Ce témoignage pose question notamment d’un point de vue éthique, n’a-t-on plus le droit d’aider les gens dans le besoin ?
Lucien Marsollier
Vidéo : Rencontre avec Salam, une association d'aide aux personnes exilées dans le Nord-Pas-de-Calais
Maïa Devynck-Vignon
Calais, un des nombreux exemples de la politique nationale
Sur place les dispositifs insuffisants se sont enchaînés autour de l’accueil des migrants depuis le début des années 2000 et ce jusqu’en 2016. Il y a d’abord eu le centre de Sangatte jusqu’en 2002, relayé par la “Jungle” pendant près de 15 ans. Le démantèlement de la Jungle au cours de l’année 2016 a marqué un tournant dans la considération politique de la région du “Calaisis” pour les migrants.

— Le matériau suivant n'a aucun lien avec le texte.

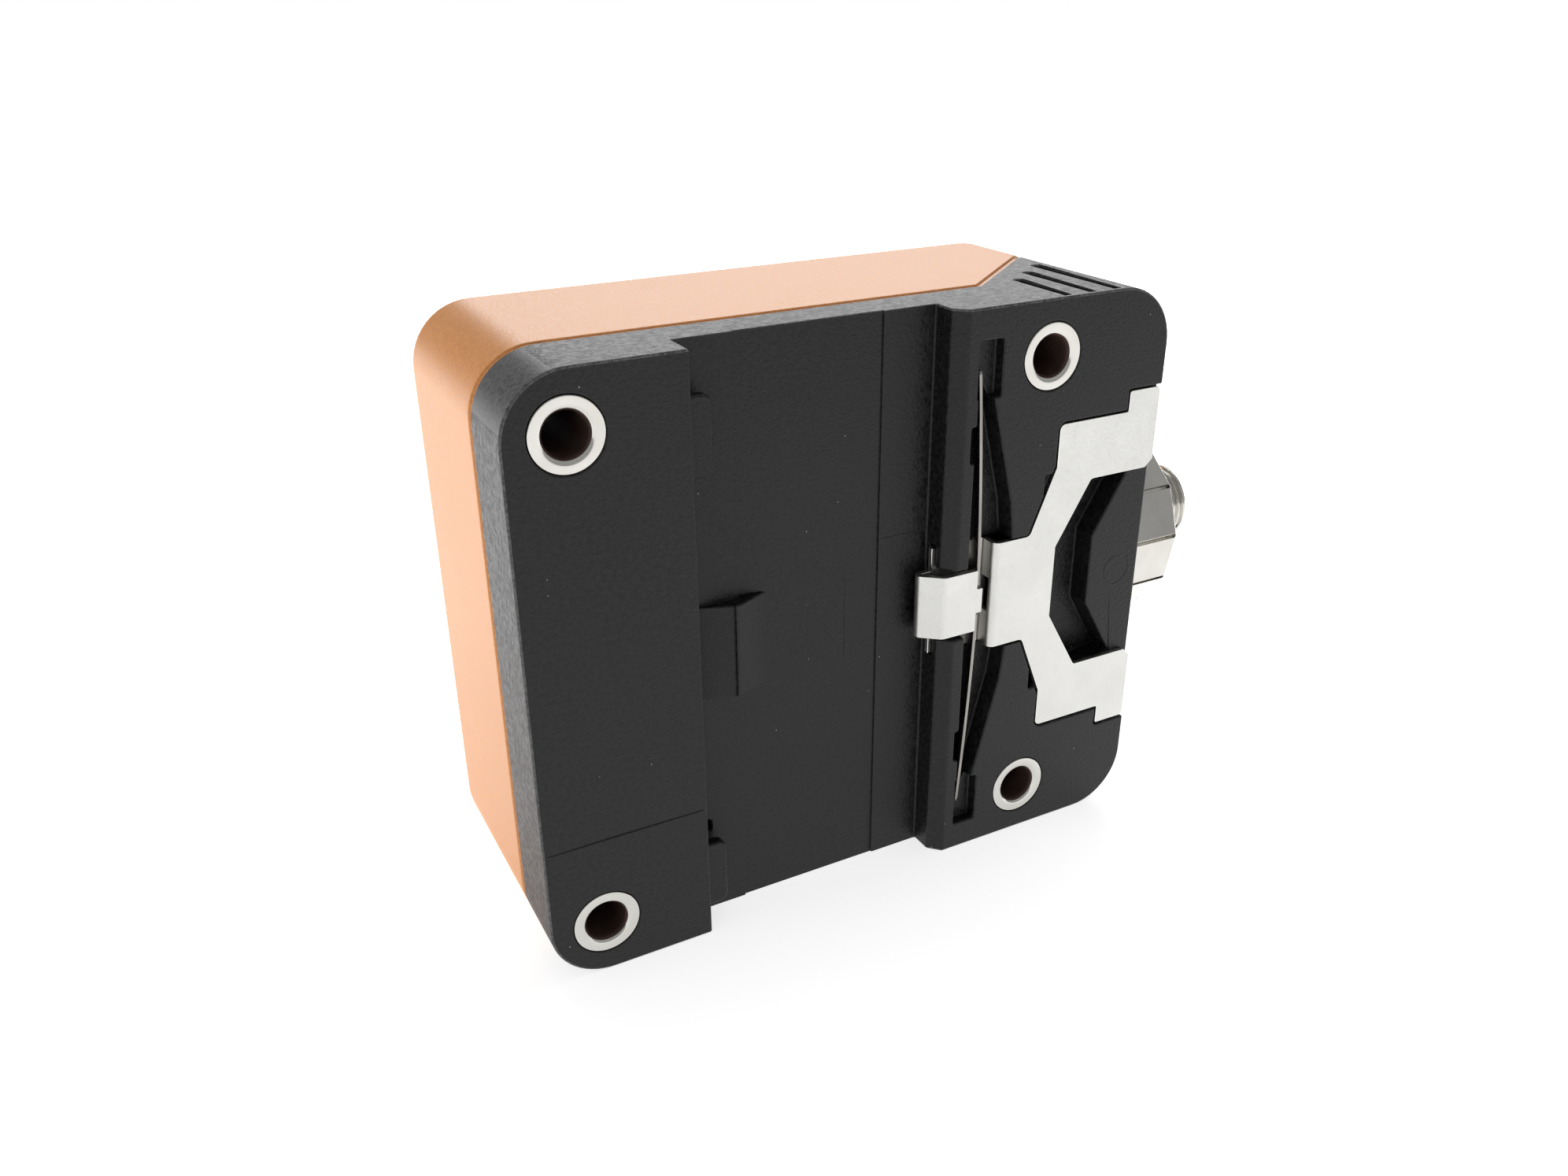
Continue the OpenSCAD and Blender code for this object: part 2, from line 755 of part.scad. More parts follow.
module shield_plate() {
    color("goldenrod") difference() {
        slab(shield_d, core_back_d) circle(core_r);
        coil_lead_holes(1);
    }
}

module ferrite_core() {
    color([0.25, 0.24, 0.24]) difference() {
        slab(core_back_d, core_front_d) circle(core_r);
        slab(core_back_d + core_web_t, body_d) difference() {
            circle(groove_out_r);
            circle(groove_in_r);
        }
        slab(0, body_d) circle(3);
        coil_lead_holes(1);
    }
}

module coil_former() {
    in_r = groove_in_r + loose_fit;
    out_r = groove_out_r - loose_fit;
    back_d = core_back_d + core_web_t;
    front_d = core_front_d - former_gap;
    color("ivory") difference() {
        slab(back_d, front_d) difference() {
            circle(out_r);
            circle(in_r);
        }
        slab(back_d + former_t, front_d - former_t) difference() {
            circle(out_r + over);
            circle(in_r + former_t);
        }
        slab(back_d - over, back_d + former_t + eps)
            for (at = coil_lead_at) translate(at) circle(coil_lead_r + 0.1);
    }
}

module coil_winding() {
    back_d = core_back_d + core_web_t + former_t + fit;
    front_d = core_front_d - former_gap - former_t - fit;
    color([0.72, 0.35, 0.16]) slab(back_d, front_d) difference() {
        circle(groove_out_r - winding_drop);
        circle(groove_in_r + loose_fit + former_t + fit);
    }
}

module coil_leads() {
    end_d = core_back_d + core_web_t + former_t;
    color([0.72, 0.35, 0.16]) for (at = coil_lead_at) post(at, coil_lead_r, board_d - 0.5, end_d);
}

base();
front_cover();
cover_seal();
fixing_sleeves();
rail_clamp();
leaf_spring();
connector_shell();
connector_collar();
collar_seal();
contact_insert();
contact_pins();
contact_leads();
circuit_board();
controller_chip();
output_drivers();
capacitors();
resistors();
status_leds();
light_guides();
potting_resin();
coil_carrier();
shield_plate();
ferrite_core();
coil_former();
coil_winding();
coil_leads();
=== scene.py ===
"""Looks of the block proximity sensor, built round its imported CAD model.

Lengths are in metres. X runs towards the connector, Y from the mounting face to the sensing
face, and Z up along the rail, as in the CAD model.
"""
import json
import math

import bmesh
import bpy
from mathutils import Matrix, Vector


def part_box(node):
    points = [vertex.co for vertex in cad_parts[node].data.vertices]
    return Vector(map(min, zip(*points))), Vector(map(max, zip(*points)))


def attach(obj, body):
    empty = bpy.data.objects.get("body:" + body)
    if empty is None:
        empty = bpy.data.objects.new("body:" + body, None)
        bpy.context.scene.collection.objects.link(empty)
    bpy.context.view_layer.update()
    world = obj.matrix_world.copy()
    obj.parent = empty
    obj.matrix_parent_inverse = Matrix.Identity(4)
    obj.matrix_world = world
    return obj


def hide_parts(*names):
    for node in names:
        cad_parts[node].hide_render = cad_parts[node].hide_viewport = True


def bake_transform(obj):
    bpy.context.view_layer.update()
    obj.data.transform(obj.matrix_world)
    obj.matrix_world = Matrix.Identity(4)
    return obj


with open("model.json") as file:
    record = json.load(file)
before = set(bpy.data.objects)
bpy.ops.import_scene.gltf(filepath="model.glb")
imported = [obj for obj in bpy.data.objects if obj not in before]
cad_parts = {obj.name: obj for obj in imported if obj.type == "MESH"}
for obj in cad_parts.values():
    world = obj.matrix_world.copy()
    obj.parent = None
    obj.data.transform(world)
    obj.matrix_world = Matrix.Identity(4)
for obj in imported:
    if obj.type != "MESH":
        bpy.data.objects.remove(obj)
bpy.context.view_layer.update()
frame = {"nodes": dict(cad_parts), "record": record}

MM = 0.001
AXIS_R = 0.001 * MM  # how near a turned profile comes to its axis
HOUSING = "housing"
CLAMP = "clamp"
SLOTS = {part["node"]: part["material_slot"] for part in frame["record"]["subparts"]}
MOUNTS = {mount["name"]: mount for mount in frame["record"]["mounts"]}

# Places taken from the CAD model
base_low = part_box("base")[0]
cover_low, cover_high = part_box("front_cover")
clamp_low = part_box("rail_clamp")[0]
leaf_low, leaf_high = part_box("leaf_spring")
shell_low, shell_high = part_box("connector_shell")
collar_low, collar_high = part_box("connector_collar")
board_low, board_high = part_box("circuit_board")
pins_low, pins_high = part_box("contact_pins")
hole_pitch = MOUNTS["fixing_holes"]["dims"]["spacing_x_mm"] * MM
sleeve_bore_r = MOUNTS["fixing_holes"]["dims"]["hole_r_mm"] * MM
connector_depth = MOUNTS["connector_thread"]["pos_m"][1]
thread_r = MOUNTS["connector_thread"]["dims"]["r_mm"] * MM
recess_depth = MOUNTS["rail_channel"]["pos_m"][1]
housing_corner_r = 8.2 * MM


# ---------------------------------------------------------------- materials

def add_node(tree, kind, settings=None, **inputs):
    """Adds a shader or geometry node. An input is a constant or another node's socket."""
    made = tree.nodes.new(kind)
    for name, value in (settings or {}).items():
        setattr(made, name, value)
    for name, value in inputs.items():
        numbered = name.startswith("_")
        socket = made.inputs[int(name[1:]) if numbered else name.replace("_", " ")]
        if isinstance(value, bpy.types.NodeSocket):
            tree.links.new(value, socket)
        else:
            socket.default_value = value
    return made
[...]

Depuis, Natacha Bouchart, maire de Calais, suit deux lignes de communication: la critique de la politique anglaise mais aussi le rejet de la responsabilité sur son gouvernement et sur les voisins européens. Autrement dit, ce qui se passe à Calais est causé par la permission des autres gouvernements. En outre, elle prône deux modes d’action, fermeté et humanité.
En 2017, la maire de Calais produit un arrêté municipal interdisant toute distribution d’eau et de nourriture afin de décourager tout point de fixation pour les migrants à Calais. Il s’agit déjà depuis quelques mois d’encourager une nouvelle stratégie sur place, “zéro point de fixation”.
Celle qui prônait fermeté et humanité, prend une décision en 2022 : “Si on ne veut pas de campements gênants en centre-ville, je me dois d’agir”. Attention, ici, agir ne veut absolument pas dire trouver une solution pour l’aide de ces migrants dans sa ville. Ici, agir signifie disposer des rochers dans des zones du centre-ville pour bloquer l’installation de tente ou de distribution alimentaire. Les politiques locales ne voulaient pas s’occuper des migrants, désormais, elles les chassent et les invisibilisent.